By Kerri Smith
New species might arise as a result of single rare events, rather than through the gradual accumulation of many small changes over time, according to a study of thousands of species and their evolutionary family trees.
This contradicts a widely accepted theory of how speciation occurs: that species are continually changing to keep pace with their environment, and that new species emerge as these changes accrue. Known as the 'Red Queen' hypothesis, it is named after the character in Lewis Carroll's book Through the Looking-Glass, and What Alice Found There who tells a surprised Alice: "Here, you see, it takes all the running you can do, to keep in the same place."
The Red Queen hypothesis rests on the idea that species must continuously evolve just to hang on to their ecological niche. That gradual evolution is driven by the constant genetic churn of sexual selection.
A consequence of this is that all of the species in a particular family, or genus, gradually evolve to form new species at the same rate.
But Mark Pagel and his team at the University of Reading, UK, challenge this idea.
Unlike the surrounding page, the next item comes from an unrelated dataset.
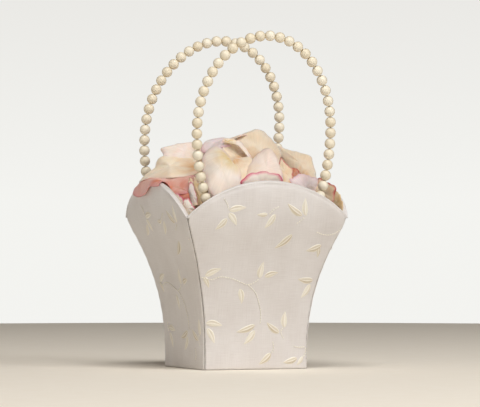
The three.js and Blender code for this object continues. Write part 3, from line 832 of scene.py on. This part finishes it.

In a paper published today in Nature, they compared four models of speciation -- one of which was the Red Queen hypothesis -- to see which best explains the rate of speciation in more than 100 species groups from the animal and plant kingdoms, including bumblebees, turtles, foxes and roses.
They looked at the lengths of branches in thousands of species' evolutionary trees contained within these groups to estimate the time periods between speciation events.
When the team compared how well the four models fitted the groups' evolutionary histories, the Red Queen idea that species form through a catalogue of incremental changes fitted no more than 8% of the family trees.
Conversely, almost 80% of the trees fitted a model in which new species emerge from single rare evolutionary events. The Red Queen, it seems, is not running to keep up, but jumping a longer distance and then pausing for a while1.
"What we've shown is that speciation is about happy accidents -- rare events that happen in the environment that cause a species to speciate," says Pagel. These events could include a mountain range being thrust up or a shift in climate, he says.
The team's findings might stir things up in the world of evolutionary biology. "It really goes against the grain because most of us have this Darwinian view of speciation," says Pagel. "What we're saying is that to think about natural selection as the cause of speciation is perhaps wrong."
Mike Benton, a palaeontologist at the University of Bristol, UK, agrees that the work might ruffle a few feathers, adding that it could also shift attention to how groups of species evolve, rather than the minutiae of competition or predation effects that affect a single species. Where speciation is concerned, at least, "maybe all of this squabbling in the undergrowth is quite irrelevant".
Evolutionary biologists will also "look closely at the methods", Benton predicts. The paper's heavily computational approach, crunching large amounts of data from phylogenetic trees, has not traditionally been applied to evolutionary theories.
But Pagel thinks they will be able to convince others that their approach is useful. "We think people will come around because it will start to unravel some mysteries about speciation," he says.